En 1999, l'usine du Syndicat des eaux d'Ile-de-France de Méry-sur-Oise (95) s'équipait d'un traitement membranaire de nanofiltration pour produire 170 000 m3 d'eau potable par jour. Capable de retenir des éléments de la taille des ions, ce procédé de filtration mis en place par Veolia Eau visait avant tout à améliorer le traitement des matières organiques, mais il permit du même coup de diminuer la teneur en chlore injecté en sortie d'usine, donc d'améliorer le goût et l'odeur de l'eau. Une véritable prouesse technologique. Auparavant, Degrémont (groupe Suez) s'était illustré avec des membranes d'osmose inverse installées en 1972 sur l'île d'Houat (56) pour dessaler l'eau de mer.

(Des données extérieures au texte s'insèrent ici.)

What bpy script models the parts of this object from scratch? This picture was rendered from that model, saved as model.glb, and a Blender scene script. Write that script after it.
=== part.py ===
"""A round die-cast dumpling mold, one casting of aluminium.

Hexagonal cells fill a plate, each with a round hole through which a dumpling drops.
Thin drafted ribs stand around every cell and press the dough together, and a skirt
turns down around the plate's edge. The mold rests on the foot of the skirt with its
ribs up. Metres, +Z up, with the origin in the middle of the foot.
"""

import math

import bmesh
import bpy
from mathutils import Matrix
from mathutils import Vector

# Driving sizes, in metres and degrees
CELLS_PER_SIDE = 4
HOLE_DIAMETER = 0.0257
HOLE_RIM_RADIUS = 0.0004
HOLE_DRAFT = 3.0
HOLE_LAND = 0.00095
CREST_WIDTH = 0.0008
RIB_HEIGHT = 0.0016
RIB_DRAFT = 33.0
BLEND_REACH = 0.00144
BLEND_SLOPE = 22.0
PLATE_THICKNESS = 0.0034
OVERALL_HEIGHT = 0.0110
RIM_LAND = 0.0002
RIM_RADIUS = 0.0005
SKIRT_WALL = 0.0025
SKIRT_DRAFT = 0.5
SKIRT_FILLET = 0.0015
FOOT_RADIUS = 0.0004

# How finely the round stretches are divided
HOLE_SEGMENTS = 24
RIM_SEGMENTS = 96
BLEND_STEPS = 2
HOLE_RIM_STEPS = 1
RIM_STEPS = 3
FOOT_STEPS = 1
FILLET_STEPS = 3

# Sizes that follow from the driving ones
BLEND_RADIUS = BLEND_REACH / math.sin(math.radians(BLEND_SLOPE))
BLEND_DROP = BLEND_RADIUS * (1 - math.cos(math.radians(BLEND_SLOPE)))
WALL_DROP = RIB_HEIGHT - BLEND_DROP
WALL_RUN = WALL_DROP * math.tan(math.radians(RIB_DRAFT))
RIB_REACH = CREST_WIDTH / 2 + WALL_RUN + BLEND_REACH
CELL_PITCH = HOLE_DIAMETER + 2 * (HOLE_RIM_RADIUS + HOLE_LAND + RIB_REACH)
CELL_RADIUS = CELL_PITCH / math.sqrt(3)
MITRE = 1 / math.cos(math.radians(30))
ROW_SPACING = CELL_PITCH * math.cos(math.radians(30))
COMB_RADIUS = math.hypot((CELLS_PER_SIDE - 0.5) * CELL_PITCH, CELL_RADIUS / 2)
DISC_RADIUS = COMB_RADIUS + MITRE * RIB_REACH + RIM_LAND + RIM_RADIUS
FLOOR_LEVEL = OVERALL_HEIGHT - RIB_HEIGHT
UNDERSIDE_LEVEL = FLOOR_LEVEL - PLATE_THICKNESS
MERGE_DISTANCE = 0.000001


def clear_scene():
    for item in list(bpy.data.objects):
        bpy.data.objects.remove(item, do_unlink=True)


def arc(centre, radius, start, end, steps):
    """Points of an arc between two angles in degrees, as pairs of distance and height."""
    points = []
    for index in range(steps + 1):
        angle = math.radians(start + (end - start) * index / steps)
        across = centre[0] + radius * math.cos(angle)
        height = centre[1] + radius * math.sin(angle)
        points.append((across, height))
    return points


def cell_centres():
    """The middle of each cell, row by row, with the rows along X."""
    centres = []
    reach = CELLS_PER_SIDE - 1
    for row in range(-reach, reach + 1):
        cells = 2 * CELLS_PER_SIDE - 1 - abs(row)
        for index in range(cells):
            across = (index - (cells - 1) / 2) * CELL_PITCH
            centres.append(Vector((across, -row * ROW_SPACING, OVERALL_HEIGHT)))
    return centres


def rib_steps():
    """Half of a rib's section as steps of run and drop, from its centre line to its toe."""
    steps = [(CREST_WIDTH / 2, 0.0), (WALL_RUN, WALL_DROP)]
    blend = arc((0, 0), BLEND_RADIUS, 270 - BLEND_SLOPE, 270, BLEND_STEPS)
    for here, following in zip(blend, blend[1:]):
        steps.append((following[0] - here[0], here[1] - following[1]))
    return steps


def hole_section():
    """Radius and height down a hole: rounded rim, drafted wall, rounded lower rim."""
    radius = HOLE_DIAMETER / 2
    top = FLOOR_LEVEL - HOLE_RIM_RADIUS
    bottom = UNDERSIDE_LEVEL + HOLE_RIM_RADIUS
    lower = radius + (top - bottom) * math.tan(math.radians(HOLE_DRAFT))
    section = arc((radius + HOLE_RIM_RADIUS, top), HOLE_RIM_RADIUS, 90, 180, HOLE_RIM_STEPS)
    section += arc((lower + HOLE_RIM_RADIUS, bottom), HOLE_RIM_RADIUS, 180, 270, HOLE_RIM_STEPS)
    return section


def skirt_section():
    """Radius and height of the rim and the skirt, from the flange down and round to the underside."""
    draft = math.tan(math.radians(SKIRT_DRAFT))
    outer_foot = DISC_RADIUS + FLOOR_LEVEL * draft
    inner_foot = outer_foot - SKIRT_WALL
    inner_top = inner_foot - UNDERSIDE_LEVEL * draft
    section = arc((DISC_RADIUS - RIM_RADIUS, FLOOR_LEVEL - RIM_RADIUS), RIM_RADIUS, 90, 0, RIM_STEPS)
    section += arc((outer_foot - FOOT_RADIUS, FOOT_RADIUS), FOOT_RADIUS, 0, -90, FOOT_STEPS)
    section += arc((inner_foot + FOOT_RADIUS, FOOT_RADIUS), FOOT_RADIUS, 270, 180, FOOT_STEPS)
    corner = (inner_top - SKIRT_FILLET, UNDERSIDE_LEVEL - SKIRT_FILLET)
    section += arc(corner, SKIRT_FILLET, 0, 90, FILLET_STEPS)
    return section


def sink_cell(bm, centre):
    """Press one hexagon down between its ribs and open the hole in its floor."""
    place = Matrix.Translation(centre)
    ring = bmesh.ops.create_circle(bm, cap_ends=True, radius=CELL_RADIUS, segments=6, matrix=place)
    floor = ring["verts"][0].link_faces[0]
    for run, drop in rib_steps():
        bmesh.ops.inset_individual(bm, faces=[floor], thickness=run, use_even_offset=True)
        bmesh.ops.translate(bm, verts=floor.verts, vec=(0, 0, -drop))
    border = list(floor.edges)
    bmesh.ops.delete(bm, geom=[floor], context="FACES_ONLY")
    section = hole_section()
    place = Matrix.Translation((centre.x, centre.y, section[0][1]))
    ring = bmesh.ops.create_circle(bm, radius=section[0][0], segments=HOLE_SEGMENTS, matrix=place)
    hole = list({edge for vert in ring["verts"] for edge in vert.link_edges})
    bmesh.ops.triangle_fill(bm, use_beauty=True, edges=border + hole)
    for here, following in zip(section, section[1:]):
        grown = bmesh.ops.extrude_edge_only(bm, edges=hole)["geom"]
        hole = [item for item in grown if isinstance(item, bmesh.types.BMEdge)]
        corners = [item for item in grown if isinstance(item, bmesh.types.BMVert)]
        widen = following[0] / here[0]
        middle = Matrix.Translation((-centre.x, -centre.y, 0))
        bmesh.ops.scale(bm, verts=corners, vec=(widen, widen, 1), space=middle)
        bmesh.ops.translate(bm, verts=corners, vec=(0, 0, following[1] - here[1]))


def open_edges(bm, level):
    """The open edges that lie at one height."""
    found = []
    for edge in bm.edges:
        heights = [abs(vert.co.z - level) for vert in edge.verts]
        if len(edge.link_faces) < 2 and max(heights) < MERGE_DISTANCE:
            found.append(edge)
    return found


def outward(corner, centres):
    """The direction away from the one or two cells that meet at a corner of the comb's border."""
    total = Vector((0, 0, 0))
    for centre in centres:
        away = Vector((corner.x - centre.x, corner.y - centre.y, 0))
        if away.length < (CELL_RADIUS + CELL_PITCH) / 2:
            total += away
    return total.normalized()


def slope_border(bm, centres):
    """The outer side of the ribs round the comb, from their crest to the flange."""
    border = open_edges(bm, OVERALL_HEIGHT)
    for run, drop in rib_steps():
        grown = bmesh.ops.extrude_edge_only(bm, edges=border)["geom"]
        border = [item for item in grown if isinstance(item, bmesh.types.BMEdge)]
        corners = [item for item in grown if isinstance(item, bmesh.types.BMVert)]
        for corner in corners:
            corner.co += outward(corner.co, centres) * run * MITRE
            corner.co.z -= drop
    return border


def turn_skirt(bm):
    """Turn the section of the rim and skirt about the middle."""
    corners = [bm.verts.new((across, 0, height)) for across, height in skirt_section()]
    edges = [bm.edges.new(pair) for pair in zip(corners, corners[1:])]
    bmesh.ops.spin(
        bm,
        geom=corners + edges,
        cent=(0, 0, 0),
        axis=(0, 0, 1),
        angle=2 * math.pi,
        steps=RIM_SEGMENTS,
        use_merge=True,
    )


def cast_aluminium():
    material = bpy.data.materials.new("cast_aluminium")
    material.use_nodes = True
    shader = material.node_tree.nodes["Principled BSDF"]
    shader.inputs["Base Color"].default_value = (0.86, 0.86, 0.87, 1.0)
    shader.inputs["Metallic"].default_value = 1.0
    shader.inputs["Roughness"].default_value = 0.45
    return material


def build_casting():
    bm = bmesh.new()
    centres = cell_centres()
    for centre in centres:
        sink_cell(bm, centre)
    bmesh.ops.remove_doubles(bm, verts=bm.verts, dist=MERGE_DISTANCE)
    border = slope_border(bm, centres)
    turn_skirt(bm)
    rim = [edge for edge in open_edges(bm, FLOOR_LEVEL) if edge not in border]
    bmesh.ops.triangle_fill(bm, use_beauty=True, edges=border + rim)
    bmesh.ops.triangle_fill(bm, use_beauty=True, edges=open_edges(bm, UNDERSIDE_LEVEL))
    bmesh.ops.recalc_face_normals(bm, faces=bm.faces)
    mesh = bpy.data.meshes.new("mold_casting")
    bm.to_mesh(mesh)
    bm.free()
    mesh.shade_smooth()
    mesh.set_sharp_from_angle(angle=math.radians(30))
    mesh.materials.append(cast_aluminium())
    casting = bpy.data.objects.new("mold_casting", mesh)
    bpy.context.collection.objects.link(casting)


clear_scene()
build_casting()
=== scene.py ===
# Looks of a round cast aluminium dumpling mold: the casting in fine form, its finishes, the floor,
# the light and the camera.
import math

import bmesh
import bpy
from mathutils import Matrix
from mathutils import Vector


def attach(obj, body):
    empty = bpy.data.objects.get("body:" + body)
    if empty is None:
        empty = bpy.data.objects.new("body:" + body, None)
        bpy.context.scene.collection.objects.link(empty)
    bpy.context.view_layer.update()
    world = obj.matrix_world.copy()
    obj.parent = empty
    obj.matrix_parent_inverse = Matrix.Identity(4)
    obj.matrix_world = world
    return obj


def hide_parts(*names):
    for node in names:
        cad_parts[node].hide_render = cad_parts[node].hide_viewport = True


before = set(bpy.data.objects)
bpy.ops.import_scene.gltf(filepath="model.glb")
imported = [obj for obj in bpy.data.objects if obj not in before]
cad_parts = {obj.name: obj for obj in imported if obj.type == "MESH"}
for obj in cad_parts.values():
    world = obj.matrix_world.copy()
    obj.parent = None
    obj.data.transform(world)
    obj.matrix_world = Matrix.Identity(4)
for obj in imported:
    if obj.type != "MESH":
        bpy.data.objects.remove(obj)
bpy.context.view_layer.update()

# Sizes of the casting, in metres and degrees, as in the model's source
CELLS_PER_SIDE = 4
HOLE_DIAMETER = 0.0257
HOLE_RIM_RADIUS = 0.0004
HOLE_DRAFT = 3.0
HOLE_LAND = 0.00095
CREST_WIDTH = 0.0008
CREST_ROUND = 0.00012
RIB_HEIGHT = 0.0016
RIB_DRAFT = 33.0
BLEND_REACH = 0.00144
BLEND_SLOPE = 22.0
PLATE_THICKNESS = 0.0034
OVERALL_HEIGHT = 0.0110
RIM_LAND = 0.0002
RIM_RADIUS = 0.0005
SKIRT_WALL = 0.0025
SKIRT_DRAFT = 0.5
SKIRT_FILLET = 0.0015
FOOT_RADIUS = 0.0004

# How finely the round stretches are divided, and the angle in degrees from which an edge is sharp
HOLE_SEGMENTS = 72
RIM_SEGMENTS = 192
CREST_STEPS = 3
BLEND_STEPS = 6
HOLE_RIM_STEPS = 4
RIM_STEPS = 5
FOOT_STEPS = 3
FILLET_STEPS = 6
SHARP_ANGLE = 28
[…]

Mais finalement, c'est l'ultrafiltration, leur petite soeur à pores plus gros, qui s'est imposée sur le marché de l'eau potable. Une technologie moins chère, beaucoup moins énergivore et qui, couplée à du charbon actif, peut arrêter les pesticides et autres micropolluants. À elle seule, elle constitue déjà une barrière redoutable contre des parasites relativement insensibles à la désinfection comme Cryptosporidium ou Giardia. De quoi satisfaire un marché en plein durcissement réglementaire, les normes de potabilité se faisant de plus en plus exigeantes. Entre la fin des années 1980, date des premiers essais, et aujourd'hui, l'affinage par ultrafiltration a littéralement explosé. En 2008, Degrémont a installé un parc de 1,2 million de mètres cubes par jour cumulés, soit 6 à 8 millions d'habitants concernés. Chez Stereau (groupe Saur), l'ultrafiltration compte pour la moitié des réalisations en eau potable.

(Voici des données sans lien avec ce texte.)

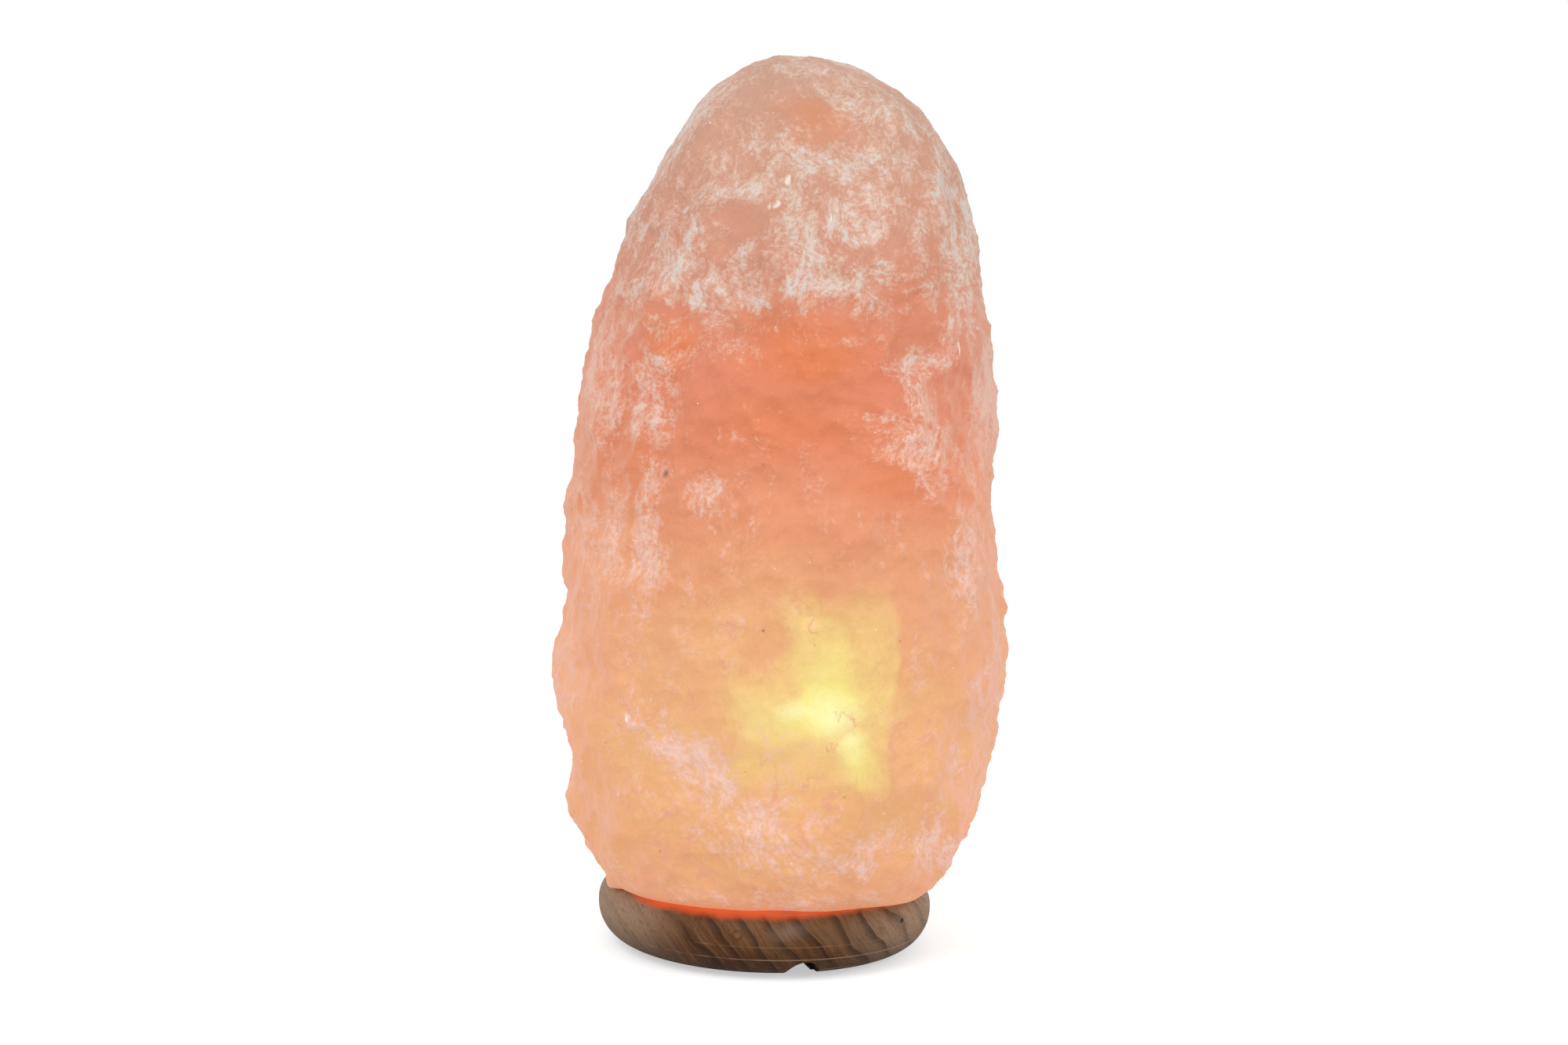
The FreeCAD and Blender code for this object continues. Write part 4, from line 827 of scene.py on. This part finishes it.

Dans le même temps, le bioréacteur à membranes (BRM), ensemble de membranes entre la micro et l'ultrafiltration immergées dans un bassin biologique, est passé du stade de pilote au début des années 1990 à celui de matériel de routine dans les stations d'épuration françaises moins de dix ans plus tard. Le BRM a commencé sa conquête par les communes littorales, davantage concernées par la qualité des eaux de baignade, mais avec les contraintes réglementaires liées à la protection du milieu récepteur (directive-cadre sur l'eau de 2000, directive Eaux résiduaires urbaines de 1991), il s'est progressivement imposé partout. Aujourd'hui, les membranes concernent quatre step sur dix chez Veolia Eau. Stereau, qui avait inauguré son premier BRM au Guilvinec, en 2004, sur 26 000 EH, en est à une vingtaine de références aux capacités croissantes (90 000 EH prévus en 2010 à Bormes-les-Mimosas).

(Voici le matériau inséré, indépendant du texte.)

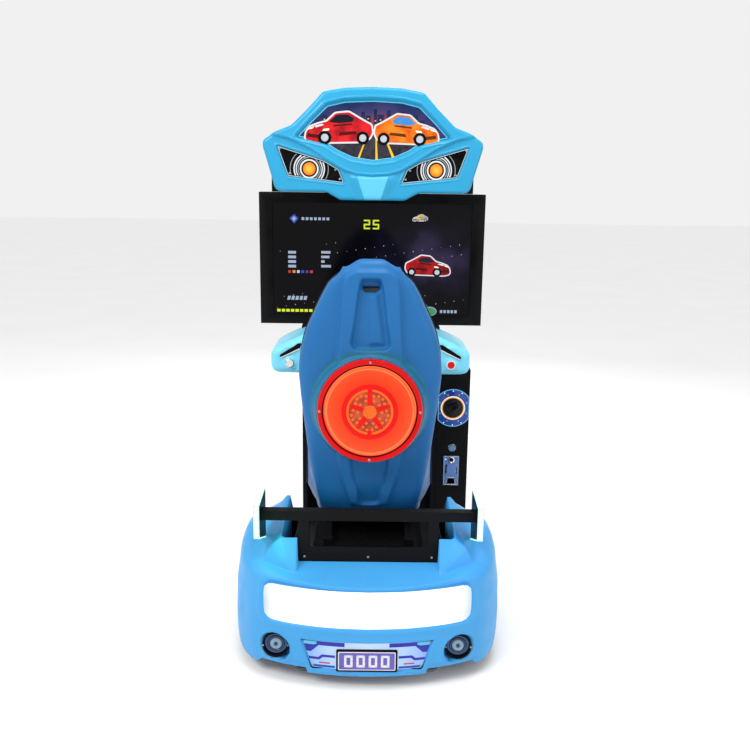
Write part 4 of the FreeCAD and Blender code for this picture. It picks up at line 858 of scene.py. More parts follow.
def build_seat_lamp():
    red = glow("lamp_ring_red", (222, 14, 16), 0.7, 0.12, 9)
    face = (0, -505, BOSS_Z)
    ring = lathe("seat_lamp_bezel", [(152, -4), (168, -4), (168.5, 14), (167.5, 19), (165, 22), (158, 22.5), (153.5, 21),
                                     (152, 17)], face, red, "seat", segments=144, holed=True)
    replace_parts(ring, "seat_lamp_ring")
    lathe("seat_lamp_seal", [(148.5, 6), (152.2, 6), (152.2, 17.5), (150.4, 18.4), (148.5, 17)], face, "black_print",
          "seat", segments=144, holed=True)
    lens_glow = spread_glow("lamp_lens_glow", (0, -0.52, 0.852), (1, 0, 1), 0.15,
                            ((0, (255, 66, 26)), (0.5, (255, 58, 22)), (0.62, (250, 54, 22)), (0.9, (255, 74, 34)),
                             (0.97, (255, 110, 60)), (1, (236, 44, 24))), 1.0, 0.18, 0.04, 5)
    lens = lathe("seat_lamp_lens_dome", [(148.8, 2), (148.8, 13), (147.5, 15), (140, 17.5), (128, 19), (96, 20.5),
                                         (90, 20.6), (60, 20.8)], face, lens_glow, "seat", segments=144)
    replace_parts(lens, "seat_lamp_lens")
    lathe("seat_lamp_rim_light", [(136, 17.4), (139.5, 16.8), (139.8, 18.4), (138, 19.2), (136, 18.8)], face,
          glow("lamp_rim_glow", (255, 120, 70), 1.0), "seat", segments=144, holed=True)
    hub_red = glow("lamp_hub_red", (226, 20, 16), 0.85, 0.1, 12)
    orange = glow("lamp_hub_orange", (255, 96, 30), 1.0, 0.08, 20)
    ember = glow("lamp_hub_ember", (176, 62, 44), 0.55, tone=40, second=(214, 96, 60))
    for word, mat, segments, holed, profile in (
            ("ring", hub_red, 120, True, [(74, 18), (90, 18), (90, 22.4), (88, 23.6), (76, 23.6), (74, 22.4)]),
            ("field", ember, 96, False, [(74.5, 18), (74.5, 21), (40, 21.4)]),
            ("band", orange, 120, True, [(67.5, 19), (74.6, 19), (74.6, 23), (73.6, 24), (68.6, 24), (67.5, 23)]),
            ("cap", orange, 64, False, [(22, 18), (22, 23), (20, 25.5), (15, 26.6), (12, 25.2), (0.1, 25)])):
        lathe("lamp_hub_" + word, profile, face, mat, "seat", segments=segments, holed=holed)
    spokes, cells = [], []
    for k in range(5):
        a = TAU * k / 5 + TAU / 4
        c, s = math.cos(a), math.sin(a)
        turn = lambda u, v: (u * c - v * s, BOSS_Z + u * s + v * c)
        spokes.append([turn(*p) for p in ((14, -9), (70, -5), (70, 5), (14, 9))])
        for j in (-1, 1):
            for u, v in ((36, 13), (52, 12), (52, 28)):
                cells.append(circle(*turn(u, v * j), 5.4, 6))
    prisms("lamp_spokes", spokes, -528.5, -523, hub_red, "seat", edge=0.0015)
    prisms("lamp_cells", [shrink(c, 0.5) for c in cells], -527.4, -524, orange, "seat", edge=0.0006)
    gaps = [[(-7.5, BOSS_Z + s * 62), (7.5, BOSS_Z + s * 62), (7.5, BOSS_Z + s * 88), (-7.5, BOSS_Z + s * 88)]
            for s in (-1, 1)]
    prisms("lamp_hub_breaks", gaps, -530.2, -524, hub_red, "seat", edge=0.0012)
    screws("seat_lamp_screws", [(160 * dx, -527.4, BOSS_Z + 160 * dz) for dx, dz in ((0, 1), (1, 0), (0, -1), (-1, 0))],
           4.2, "seat")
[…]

Ce boum des membranes en eaux résiduaires urbaines est à mettre en perspective avec le développement de la réutilisation des eaux usées épurées, pour l'irrigation notamment. Le « Re-use » a non seulement dopé le marché des BRM, mais aussi favorisé sur les step existantes la mise en place de traitements tertiaires par ultrafiltration. Dans une perspective d'usages industriels poussés ou de réalimentation de nappes, Stereau a même testé divers couplages, par exemple traitement biologique + nanofiltration ou BRM + osmose inverse, avec des résultats encourageants, ce dernier couplage émergeant également sur effluents industriels. Les membranes sont utilisées depuis plus de vingt ans sur certaines eaux de process, mais l'intérêt accru pour le recyclage des effluents joue en faveur du BRM depuis la fin des années 1990.